NEW YORK (Reuters) - Oil prices fell more than 3 percent on Thursday, heading for their sharpest weekly slide since January as investors brushed aside talk that OPEC might freeze production and focused on a growing glut from U.S. crude stockpiles.
Energy monitoring service Genscape’s report of a 714,282-barrel drawdown at the Cushing, Oklahoma, delivery point for U.S. crude futures during the week ended on Aug. 30 did little to bolster sentiment, traders who saw the report said.
Investors focused instead on Wednesday’s government data showing a 2.3 million-barrel build in U.S. crude stocks in the last week, more than double what the market had expected. Inventories of distillates, which include diesel and heating oil, rose nearly 10 times as much as forecast, the data from the U.S. Energy Information Administration showed. [EIA/S]
Brent crude futures ended the session at $45.45 per barrel, down $1.44 or 3.07 percent.

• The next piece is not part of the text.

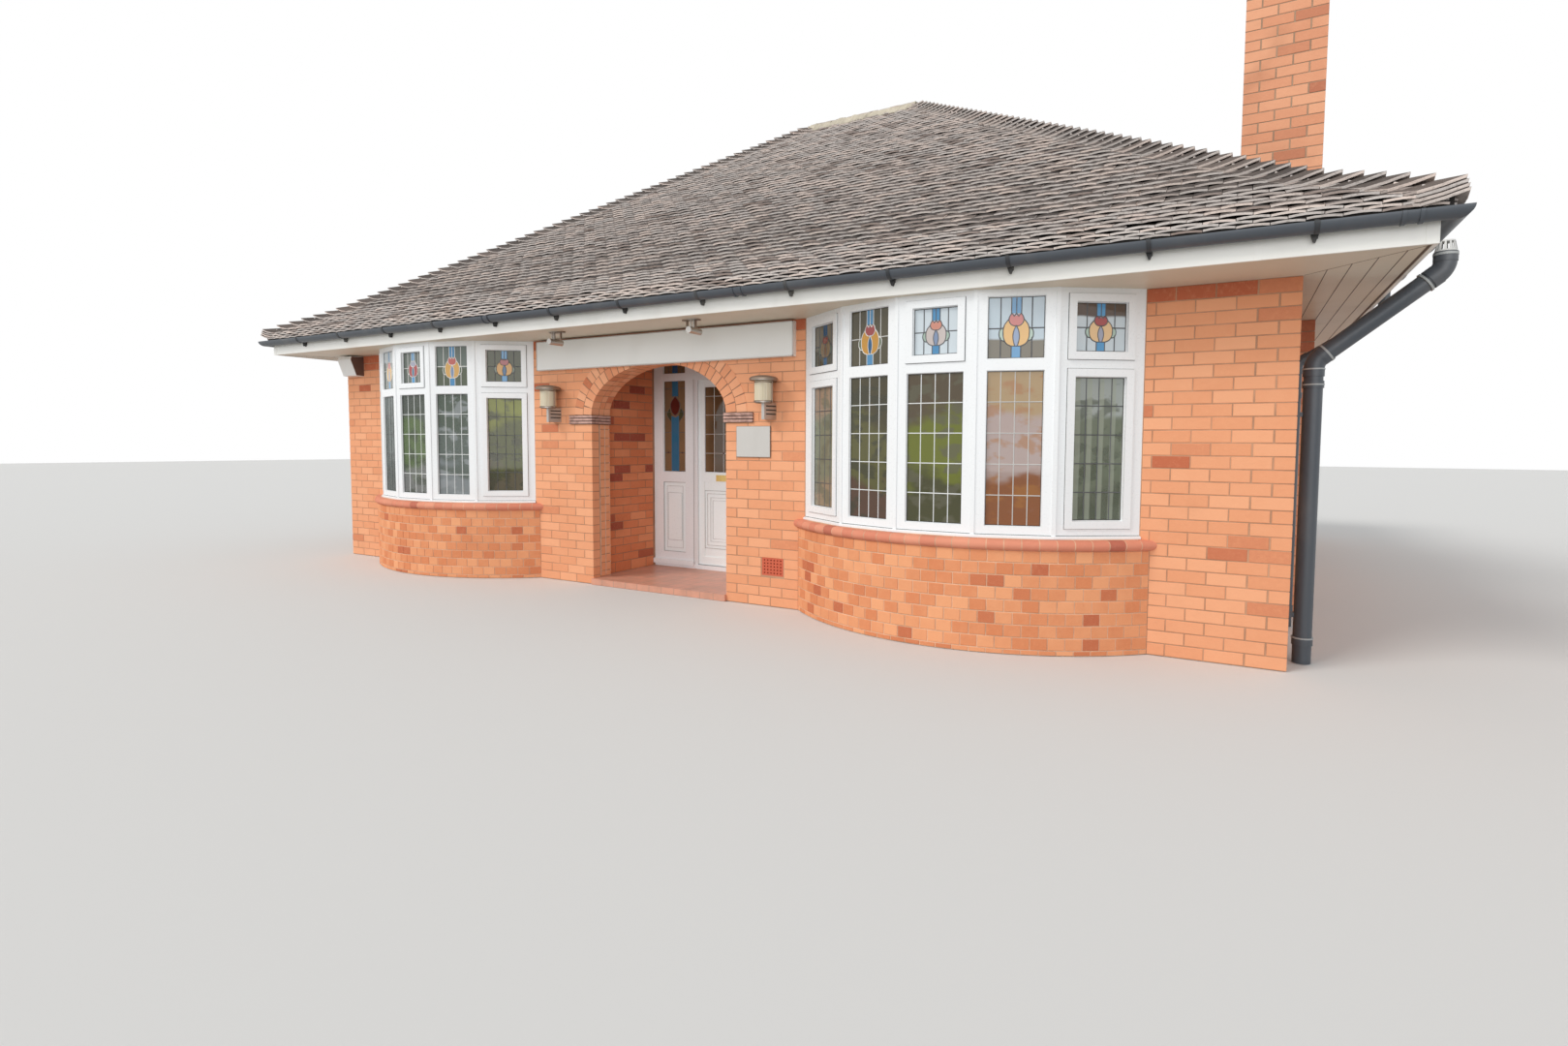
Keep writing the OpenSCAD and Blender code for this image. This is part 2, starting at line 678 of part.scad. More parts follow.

U.S. crude’s West Texas Intermediate (WTI) futures closed down $1.54 or 3.45 percent at $43.16 a barrel.
Both Brent and WTI were down about 9 percent week-to-date for their biggest decline since mid-January.

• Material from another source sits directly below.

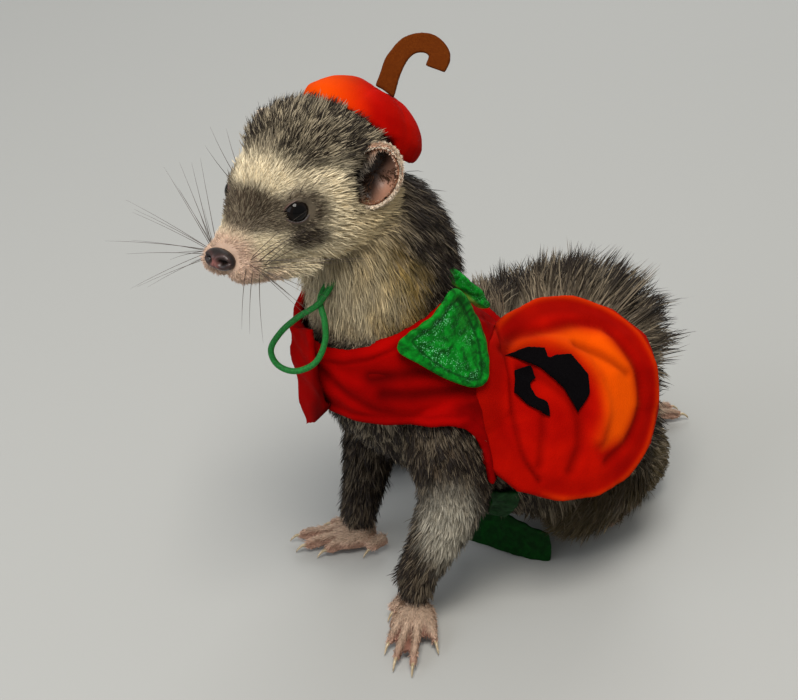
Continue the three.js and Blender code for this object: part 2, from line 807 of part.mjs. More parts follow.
const HEAD_CUT = { at: [0, -108, 152], facing: [0.2, -0.55, 0.8] };
const NECK_CUT = { at: [0, -101, 112], facing: [0, -0.3, 0.95] };
const CHEST_CUT = { at: [0, -68, 70], facing: [0, -1, 0.15] };
const TAIL_CUT = { at: [-62, -24, 16], facing: [0, -1, 0] };
const opposite = (n) => n.map((x) => -x);

// Locks of the coat spread evenly over a body, no two roots nearer than the spacing
function coatOf(body, { span, spacing, length, width, lie, skip, seed }) {
  const random = seededRandom(seed);
  const roots = [];
  const locks = [];
  for (let i = 0; i < TRIES; i++) {
    const distance = span[0] + (span[1] - span[0]) * random();
    const angle = 2 * Math.PI * random();
    const root = body.skin(distance, angle);
    const out = body.normal(distance, angle);
    const size = 0.85 + 0.3 * random();
    if (skip(root, out) || roots.some((other) => other.distanceTo(root) < spacing)) continue;
    roots.push(root);
    locks.push(lock(root, out, lie(root, out).normalize(), length(root) * size, width * size));
  }
  return locks;
}

function thighCoat() {
  return coatOf(thigh(LEFT), {
    span: [2, thigh(LEFT).length],
    spacing: 8,
    length: () => 10,
    width: 4.2,
    seed: 7,
    lie: (root, out) => new THREE.Vector3(0.1, 0.4, -1).addScaledVector(out, -0.2),
    skip: (root, out) => root.z < 12 || out.x < 0.1 || root.x < 24 || underPanel(root, out),
  });
}

const inPanelFrame = (p) => p.clone().applyMatrix4(panelFrame.clone().invert());
const underPanel = (root, out) => {
  const p = inPanelFrame(root);
  const off = Math.hypot(p.x / PANEL_RADIUS[0], p.y / PANEL_RADIUS[1]);
  return p.z > -34 && out.dot(vector(PANEL_FACING)) > -0.1 && off < 0.97;
};

function rumpCoat() {
  return coatOf(torso(), {
    span: [62, torso().length],
    spacing: 7.2,
    length: (root) => THREE.MathUtils.mapLinear(THREE.MathUtils.clamp(root.z, 42, 84), 42, 84, 10, COAT_LOCK),
    width: 4.1,
    seed: 11,
    lie: (root, out) => {
      const away = root.clone().sub(vector(PANEL_AT));
      return away.addScaledVector(out, -away.dot(out)).normalize().add(new THREE.Vector3(0, 0.5, -0.3));
    },
    skip: (root, out) => root.z < (root.x > 0 ? 13 : 32) || underPanel(root, out) || out.z < -0.8,
  });
}

function tailCoat() {
  return coatOf(tailBody(), {
    spacing: 9.5,
    span: [48, tailBody().length],
    length: () => 15,
    width: 3.6,
    seed: 5,
    lie: () => new THREE.Vector3(0, -1, -0.2),
    skip: (root, out) => root.z < 9 || out.z < -0.2 || out.x > (root.y > -30 ? -0.4 : 0.1),
  });
}

const finish = (color, roughness = 0.9) => new THREE.MeshStandardMaterial({ color, roughness });
const SABLE = finish(0x6b6258);
const CREAM = finish(0xb9a98c);
const SKIN = finish(0xc99a8c, 0.6);
const EYE = finish(0x0a0706, 0.1);
const VELOUR = finish(0xb51608);
const PUMPKIN = finish(0xd42a06);
const GREEN = finish(0x0b6a24);
const FELT = finish(0x7a4318);
const BLACK = finish(0x0c0a0a);

const model = new THREE.Group();
function place(name, shape, material) {
  const whole = solid(geometryOf(largest(shape)));
  const mesh = new THREE.Mesh(geometryOf(whole.simplify(FINEST)), material);
  mesh.name = name;
  model.add(mesh);
}

// The head, neck, chest and rump are one flesh, parted by flat cuts
const trunk = (grow = 0) => torso(grow).solid().add(neck(grow).solid());
const flesh = trunk().add(head());
const belowHead = above(flesh, opposite(HEAD_CUT.facing), HEAD_CUT.at);
const belowNeck = above(belowHead, opposite(NECK_CUT.facing), NECK_CUT.at);
const behindChest = (shape) => above(shape, opposite(CHEST_CUT.facing), CHEST_CUT.at);
const trunkRoom = trunk(GAP);
const panelRoom = panel(GAP);
const panelEdge = ellipse(PANEL_RADIUS[0] + GAP, PANEL_RADIUS[1] + GAP);
const panelWell = sheetOver(panelEdge, -GAP, PANEL_THICK + COAT_LOCK);
const vest = vestYoke().subtract(panelWell);

place("head", above(flesh, HEAD_CUT.facing, HEAD_CUT.at), CREAM);
place("nose", nose(), SKIN);
place("neck", above(belowHead, NECK_CUT.facing, NECK_CUT.at), CREAM);
place("chest", above(belowNeck, CHEST_CUT.facing, CHEST_CUT.at).subtract(panelRoom), SABLE);

const thighRoom = joined(bothSides((side) => thigh(side, 3 * GAP).solid()));
const shankRoom = joined(bothSides((side) => shank(side, 2 * GAP).solid()));
const tailRoom = tailBody(GAP).solid();
const seat = (grow = 0) =>
  ellipsoid([0, -5.5, 21.5], [21, 22, 23.6].map((r) => r + grow), { segments: [16, 12] });
const coat = joined([...rumpCoat(), ...thighCoat()]).trimByPlane([0, 0, 1], 1);
const strapRoom = bellyBand(GAP).add(strapEnd(2 * GAP));
const coatRoom = joined([vestYoke(GAP), shankRoom, tailRoom, strapRoom, ...bothSides(hindfootRoom)]);
const thighs = bothSides((side) => behindChest(thigh(side).solid()));
const rumpCore = joined([behindChest(belowNeck), standing(seat()), ...thighs]);
place("rump", rumpCore.add(behindChest(coat).subtract(coatRoom)).subtract(panelWell), SABLE);

const rumpRoom = joined([trunkRoom, thighRoom, seat(GAP)]);
const tail = standing(tailBody().solid().add(joined(tailCoat())).subtract(rumpRoom).subtract(shankRoom));
place("tail_base", above(tail, opposite(TAIL_CUT.facing), TAIL_CUT.at), SABLE);
place("tail_tip", above(tail, TAIL_CUT.facing, TAIL_CUT.at), SABLE);

const SIDES = { left: LEFT, right: RIGHT };
for (const [name, side] of Object.entries(SIDES)) {
  place(`eye_${name}`, eye(side), EYE);
  place(`ear_${name}`, ear(side).subtract(onHead(skull(GAP))), CREAM);
  const { heel, heading } = FOREFEET[side];
  const limb = foreleg(side).solid().add(foot(side, heel, heading));
  const wrist = [0, 0, WRISTS[side][2] + 1];
  place(`foreleg_${name}`, above(limb, [0, 0, 1], wrist).subtract(trunkRoom).subtract(panelRoom), SABLE);
  place(`forepaw_${name}`, above(limb, [0, 0, -1], wrist), SKIN);
  const hind = HINDFEET[side];
  place(`shank_${name}`, standing(shank(side).solid()).subtract(rumpRoom), SABLE);
  const hindfoot = foot(side, hind.heel, hind.heading, 1, 9).subtract(rumpRoom.add(shankRoom));
  place(`hindfoot_${name}`, hindfoot, SKIN);
}

place("vest_yoke", vest, VELOUR);
place("vest_flap", flap().subtract(dressed(2 * GAP + CLOTH)), VELOUR);
place("pumpkin_panel", panel(), PUMPKIN);
place("face_grin", patch(GRIN), BLACK);
place("face_patch", patch(PATCH), BLACK);
place("leaf_near", leafNear().subtract(panelRoom), GREEN);
place("leaf_back", leafBack().subtract(dressed(3 * GAP + CLOTH + LEAF_THICK)).subtract(panelRoom), GREEN);
place("belly_strap", bellyBand().subtract(panelRoom).subtract(thighRoom), GREEN);
const bodyRoom = joined([dressed(2 * GAP + STRAP_THICK), rumpRoom, shankRoom]);
place("strap_end", strapEnd().subtract(bodyRoom), GREEN);
const earRoom = bothSides((side) => onHead(earBack(side, GAP)));
const headRoom = joined([onHead(skull(3 * GAP)), neck(3 * GAP).solid(), ...earRoom]);
place("cap", cap().subtract(headRoom), PUMPKIN);
place("cap_stem", stem().subtract(cap(GAP)), FELT);
place("chin_cord", cord().subtract(dressed(GAP)).subtract(headRoom), GREEN);

export default model;
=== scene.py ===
"""The looks of a life-size sable ferret that sits up in a pumpkin fancy dress.

Sizes in the classes are millimetres in the part's own frame (the animal faces -Y, its left is +X), and
mesh_object() turns them to metres. The order of work is camera and cord, skin, coat, head details, costume.
"""

import json
import logging
import math
from dataclasses import dataclass, field
from enum import Enum
from typing import Any, ClassVar, Iterable, Sequence

import bpy
import numpy as np
from mathutils import Matrix, Vector
from mathutils.kdtree import KDTree

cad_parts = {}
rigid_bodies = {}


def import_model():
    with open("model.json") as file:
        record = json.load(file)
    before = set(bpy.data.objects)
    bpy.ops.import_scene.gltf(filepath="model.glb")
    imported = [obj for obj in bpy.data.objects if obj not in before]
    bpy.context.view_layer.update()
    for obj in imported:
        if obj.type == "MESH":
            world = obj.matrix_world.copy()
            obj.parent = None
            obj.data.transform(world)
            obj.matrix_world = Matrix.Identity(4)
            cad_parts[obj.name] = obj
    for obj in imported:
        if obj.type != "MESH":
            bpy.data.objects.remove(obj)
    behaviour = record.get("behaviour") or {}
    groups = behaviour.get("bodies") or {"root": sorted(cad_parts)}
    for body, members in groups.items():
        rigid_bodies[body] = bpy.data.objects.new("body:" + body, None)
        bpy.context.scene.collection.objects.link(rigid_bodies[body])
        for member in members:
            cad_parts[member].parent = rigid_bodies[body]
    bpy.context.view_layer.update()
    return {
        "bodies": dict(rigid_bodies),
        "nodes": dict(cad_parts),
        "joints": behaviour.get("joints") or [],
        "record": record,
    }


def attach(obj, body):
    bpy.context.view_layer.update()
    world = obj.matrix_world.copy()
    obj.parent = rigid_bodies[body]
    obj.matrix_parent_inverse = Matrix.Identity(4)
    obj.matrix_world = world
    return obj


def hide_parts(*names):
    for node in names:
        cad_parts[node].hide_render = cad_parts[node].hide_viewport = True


log = logging.getLogger("ferret")

MM = 0.001
IMAGE_SIZE = (798, 700)
BAKE_MAP = "OFBake"
TUFT_PATCH = 0.003
FAR_OFF = 99.0

Array = np.ndarray


# Small mathematics

def unit(v: Array) -> Array:
    """Vectors of length one along the last axis."""
    return v / np.maximum(np.linalg.norm(v, axis=-1, keepdims=True), 1e-9)


def ramp(x: Array, low: float, high: float) -> Array:
    """A smooth step from 0 at low to 1 at high."""
    t = np.clip((x - low) / (high - low), 0, 1)
    return t * t * (3 - 2 * t)


def bump(x: Array, centre: float, reach: float) -> Array:
    """A bell of height one at the centre that is nearly gone two reaches away."""
    return np.exp(-(((x - centre) / reach) ** 2))


def mix(a: Array, b: Array, share: Array | float) -> Array:
    """a where share is 0, b where it is 1, for rows of colours or points."""
    return a + (b - a) * np.asarray(share)[..., None]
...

Technical pressure has also increased on oil, with WTI edging toward a test of its Aug. 11 low of $41.10. That low had been a crucial support for U.S. crude futures, which rallied to above $48 less than a week later.

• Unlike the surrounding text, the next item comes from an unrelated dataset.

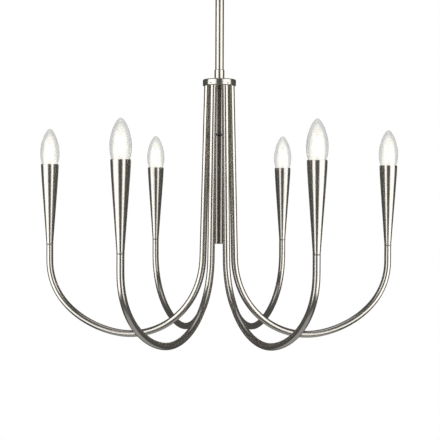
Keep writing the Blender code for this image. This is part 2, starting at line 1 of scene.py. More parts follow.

“Basically it’s a retest of that breakout,” Andreas Wunder at Alphatrade Asset Management in Austin, Texas, said, noting the move lower appeared as forceful as the one higher.
A Reuters poll of 34 analysts and economists forecast Brent would average $45.44 a barrel in 2016, slightly lower than last month’s forecast of $45.51. [O/POLL]
It was the first downward revision in prices on the poll in six months, and came amid reduced prospects for output curbs by the world’s largest oil producers.
Oil prices rose as much 11 percent in August, posting their biggest monthly rise since April, on speculation the Organization of the Petroleum Exporting Countries and other producers might agree to freezing production during Sept. 26-28 talks in Algeria.
That speculation has since fizzled, although Saudi Foreign Minister Adel al-Jubeir said on Thursday that OPEC and non-OPEC oil producers were moving toward a common position on output.
“Talk is cheap,” Harry Tchilinguirian, global head of commodity markets strategy at BNP Paribas, told the Reuters Global Oil Forum. “Reality will set in, and the market will realize that the agendas of various OPEC producers are not aligned.”